=== Instruction ===
Copy out all of the material exactly as presented.

=== Stored data ===
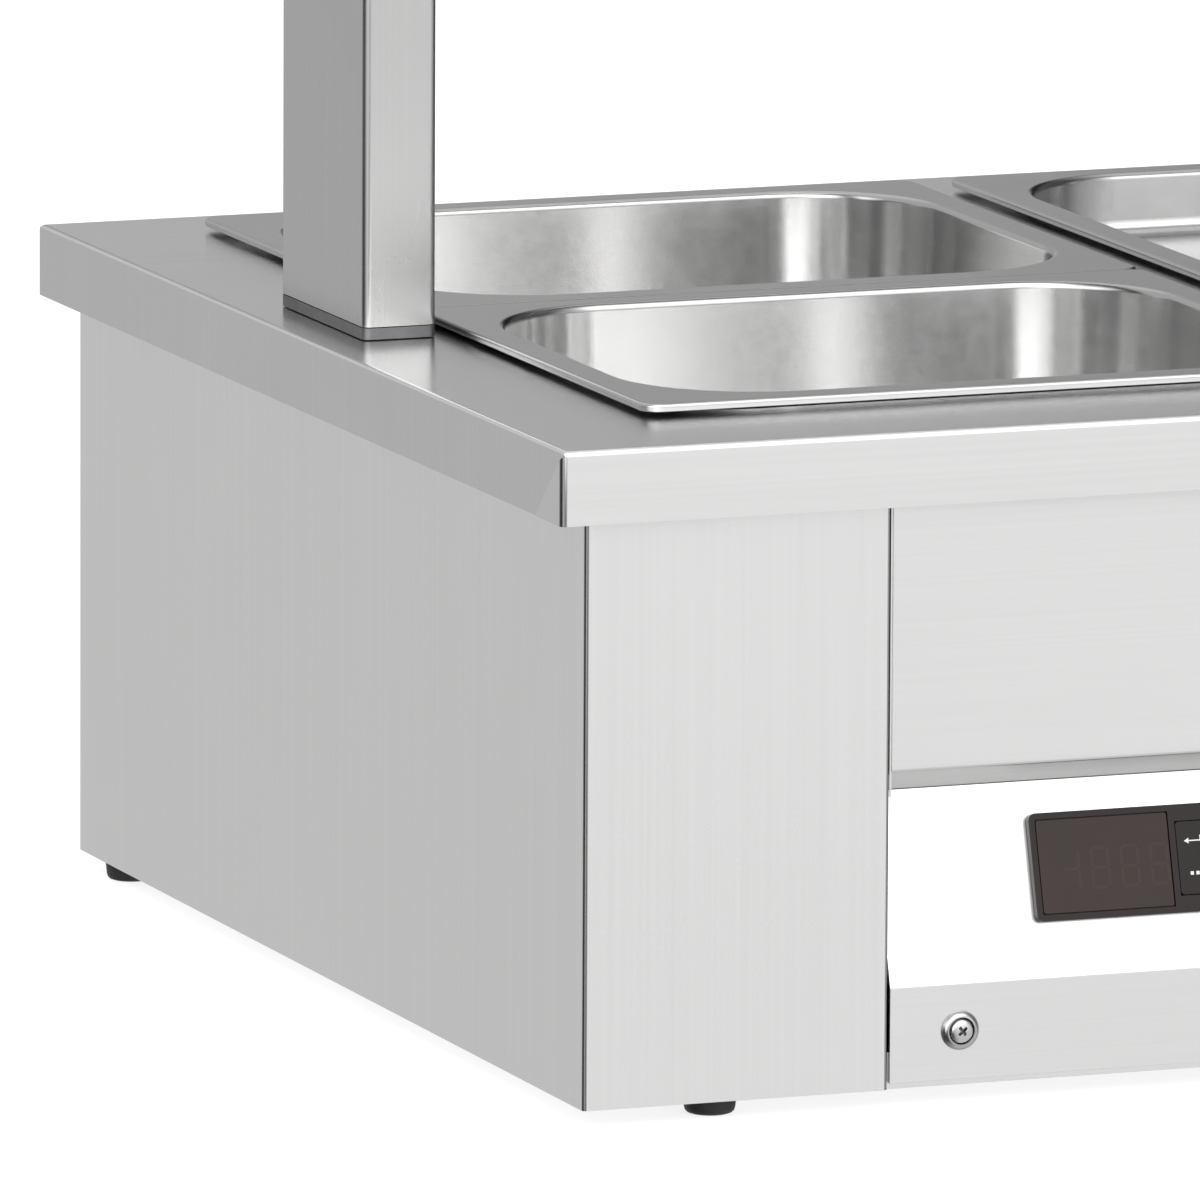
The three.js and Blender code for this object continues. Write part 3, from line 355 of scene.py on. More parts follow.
head_steel = brushed_steel("head_steel", "Z", 0.62, 0.25, **TURNED_GRAIN)
bright_steel = brushed_steel("bright_steel", "Z", 0.8, 0.16, bump=0.08, **TURNED_GRAIN)
bright_edge = worn_edge("bright_edge", 0.9, 0.1)
trim = tinted_metal("dark_trim", (0.12, 0.12, 0.125), (0.2, 0.2, 0.205), 0.45)
rubber = plastic("rubber", (0.006, 0.006, 0.006), (0.014, 0.014, 0.014), 0.55, grain=500.0, bump=0.3)
wool_matting = wool("mineral_wool")
rod_metal = tinted_metal("heating_rod", (0.05, 0.045, 0.04), (0.16, 0.13, 0.12), 0.5)
brass = tinted_metal("brass", (0.42, 0.3, 0.12), (0.62, 0.47, 0.22), 0.26)
bezel_plastic = plastic(
    "bezel_plastic", (0.008, 0.005, 0.0045), (0.013, 0.009, 0.008), 0.32, specular=0.22
)
window_plastic = plastic(
    "smoked_window", (0.014, 0.0075, 0.006), (0.02, 0.011, 0.0085), 0.14, bump=0.02, specular=0.22
)
digit_tint = plastic(
    "unlit_digit", (0.022, 0.0125, 0.0095), (0.027, 0.0155, 0.0115), 0.2, bump=0.02, specular=0.22
)
key_plastic = plastic(
    "key_plastic", (0.006, 0.0035, 0.0035), (0.01, 0.0065, 0.0065), 0.3, specular=0.22
)
glyph_ink = plastic("glyph_ink", (0.52, 0.5, 0.48), (0.66, 0.64, 0.62), 0.5)
black_plastic = plastic("black_plastic", (0.008, 0.008, 0.009), (0.016, 0.016, 0.017), 0.4)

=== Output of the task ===
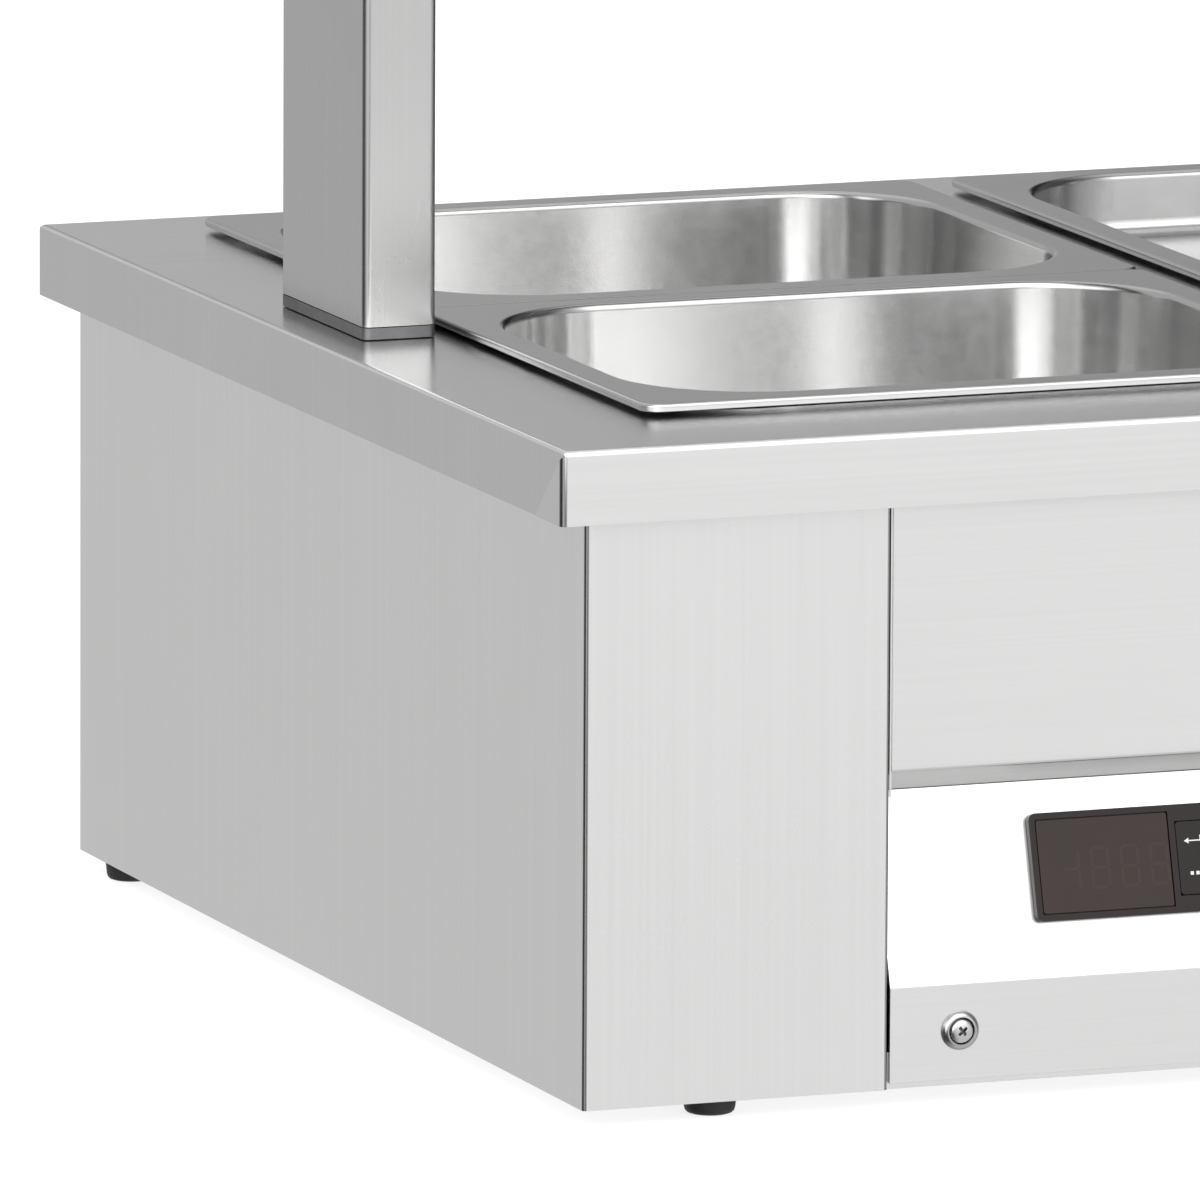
The three.js and Blender code for this object continues. Write part 3, from line 355 of scene.py on. More parts follow.
head_steel = brushed_steel("head_steel", "Z", 0.62, 0.25, **TURNED_GRAIN)
bright_steel = brushed_steel("bright_steel", "Z", 0.8, 0.16, bump=0.08, **TURNED_GRAIN)
bright_edge = worn_edge("bright_edge", 0.9, 0.1)
trim = tinted_metal("dark_trim", (0.12, 0.12, 0.125), (0.2, 0.2, 0.205), 0.45)
rubber = plastic("rubber", (0.006, 0.006, 0.006), (0.014, 0.014, 0.014), 0.55, grain=500.0, bump=0.3)
wool_matting = wool("mineral_wool")
rod_metal = tinted_metal("heating_rod", (0.05, 0.045, 0.04), (0.16, 0.13, 0.12), 0.5)
brass = tinted_metal("brass", (0.42, 0.3, 0.12), (0.62, 0.47, 0.22), 0.26)
bezel_plastic = plastic(
    "bezel_plastic", (0.008, 0.005, 0.0045), (0.013, 0.009, 0.008), 0.32, specular=0.22
)
window_plastic = plastic(
    "smoked_window", (0.014, 0.0075, 0.006), (0.02, 0.011, 0.0085), 0.14, bump=0.02, specular=0.22
)
digit_tint = plastic(
    "unlit_digit", (0.022, 0.0125, 0.0095), (0.027, 0.0155, 0.0115), 0.2, bump=0.02, specular=0.22
)
key_plastic = plastic(
    "key_plastic", (0.006, 0.0035, 0.0035), (0.01, 0.0065, 0.0065), 0.3, specular=0.22
)
glyph_ink = plastic("glyph_ink", (0.52, 0.5, 0.48), (0.66, 0.64, 0.62), 0.5)
black_plastic = plastic("black_plastic", (0.008, 0.008, 0.009), (0.016, 0.016, 0.017), 0.4)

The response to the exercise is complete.